What really gives opposing cornerbacks insomnia though, is Williams’ speed. Williams is always a threat to blow a game open with a big play, as he has done throughout his career at Texas. Last November against Texas A&M, whose secondary featured a first-round pick in cornerback Sammy Davis and a second-rounder in safety Terrance Kiel, Williams scored on receptions of 38 and 75 yards. He finished the day with 149 yards on six catches (24.8 yards per reception). In the Cotton Bowl, he burned LSU with a 51-yard touchdown catch and a 39-yard touchdown run, totaling an efficient four catches for 142 yards (35.5 yards per reception). Williams single-handedly forced LSU to abandon its aggressive defensive gameplan in order to provide its secondary with more help in slowing him down.
Areas for Concern: Williams has been plagued by minor injuries, including bone spurs and various muscles pulls, throughout his career. He missed one game last season and was slowed in several others with a pulled hamstring. Despite all of his physical gifts, Williams lacks natural flexibility (he cannot touch his toes) so he is abnormally susceptible to pulls and strains. During the off season, Williams started every workout with an extensive stretching routine before every workout in hopes of boosting his durability.
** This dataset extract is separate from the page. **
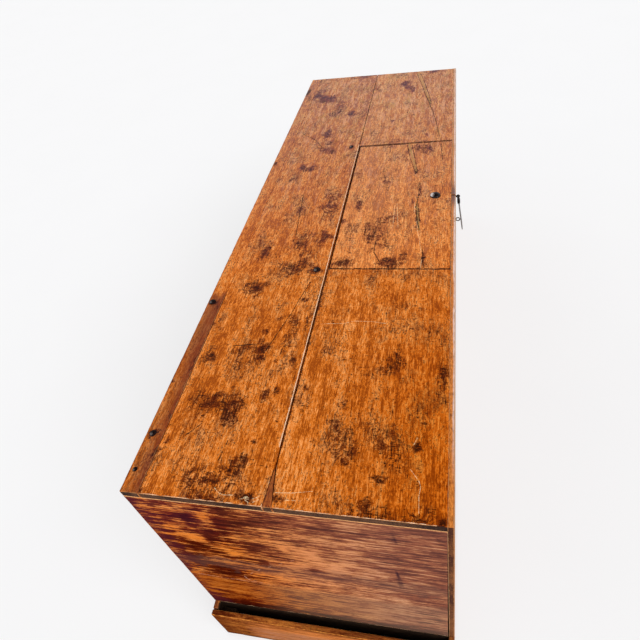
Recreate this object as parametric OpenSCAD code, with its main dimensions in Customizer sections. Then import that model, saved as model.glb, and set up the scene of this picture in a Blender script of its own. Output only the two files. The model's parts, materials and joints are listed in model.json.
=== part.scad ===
// Long wooden trunk: a flat fixed top with a turning lid in the middle of its front half,
// a forged iron hasp on the lid, a carved front board and a low plinth.
// Millimetres, Z up. The origin is the middle of the plinth's underside.
// X runs along the length, the front faces -Y, and "left" is the end at -X.

/* [Case] */
// Length of the case over its end panels
case_l = 1600; // [1400:10:1900]
// Depth of the case from the front face to the back face
case_w = 528; // [480:1:620]
// Height from the floor to the top surface
case_h = 660; // [600:1:760]
// Thickness of the front board
front_t = 24; // [20:1:30]
// Thickness of the lip that the front board keeps outside its rabbets
lip_t = 10; // [8:1:13]
// Thickness of the back board
back_t = 22; // [18:1:28]
// Thickness of the end panels
end_t = 22; // [18:1:28]
// Thickness of the floor boards
floor_t = 18; // [14:1:24]
// Gap between one floor board and the next
floor_gap = 1.5; // [0.5:0.5:4]

/* [Top] */
// Thickness of the top boards and of the lid
top_t = 16; // [14:1:20]
// Distance from the front face to the front edge of the back top board
seam_from_front = 281; // [270:1:292]
// Gap between the back top board and the two fixed boards in front of it
seam_gap = 3; // [1:0.5:5]
// Width of the strip along the back edge of the top
strip_w = 33; // [26:1:40]
// Gap between the back strip and the back top board
strip_gap = 0.8; // [0.4:0.2:2]
// Length of the wedge-shaped slip let into the seam at the left end
slip_l = 66; // [40:1:100]
// Width of the slip at the left end of the trunk
slip_w = 15; // [10:1:20]
// Gap around the slip
slip_gap = 0.5; // [0.3:0.1:1]
// Width of the cross bearers under the ends of the lid
bearer_w = 44; // [40:1:56]
// Height of the cross bearers
bearer_h = 30; // [24:1:45]
// Distance from the seams at the ends of the lid to the middle of the bearers
bearer_off = 4; // [0:0.5:8]

/* [Lid] */
// Distance from the left end of the trunk to the seam at the left end of the lid
lid_from = 536; // [480:1:600]
// Length of the lid from seam to seam along its back edge
lid_l = 536; // [480:1:600]
// How much longer the lid is along its front edge
lid_skew = 12; // [0:1:16]
// Gap between the lid and the fixed boards at its two ends
lid_side_gap = 1.6; // [1:0.2:3]
// Gap between the lid and the lip of the front board
lid_front_gap = 1.2; // [0.8:0.2:2]
// Gap between the lid and the back top board, in which the back edge of the lid turns
lid_back_gap = 6; // [5:0.5:8]
// Diameter of the iron pins that the lid turns on
pin_d = 6; // [4:0.5:8]
// Length of each pin, half in the lid and half in the fixed board
pin_l = 60; // [40:2:80]
// Width of the battens under the lid
batten_w = 40; // [30:1:60]
// Thickness of the battens under the lid
batten_t = 16; // [12:1:22]
// Distance from each end of the lid to the middle of its batten
batten_in = 84; // [70:1:110]
// Distance from the front board to the front end of a batten
batten_front = 14; // [8:1:40]
// Distance from the pins to the back end of a batten
batten_back = 18; // [14:1:40]

/* [Ironwork] */
// Radial clearance of pins and nails in their holes
fit = 0.06; // [0.03:0.01:0.1]
// Depth of the lid eye's shank below the top surface
eye_drop = 4; // [4:0.5:7]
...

Williams must also improve his attention to detail. He could stand to sharpen his focus to prevent the occasional dropped pass, run crisper routes, and put forth greater effort as a blocker.
How Would He Look in Steel Blue? According to rumor, Charley Casserly was disappointed last January when Williams announced that he would return to Austin for his senior season. Williams would have been right with Charles Rogers and Andre Johnson as the elite receivers in the 2003 draft, and he should be at the top in 2004. If the Texans were to somehow end up with Williams and Johnson, they would have two potential big play wideouts who could dominate opposing defenses with their imposing size and deep threat speed.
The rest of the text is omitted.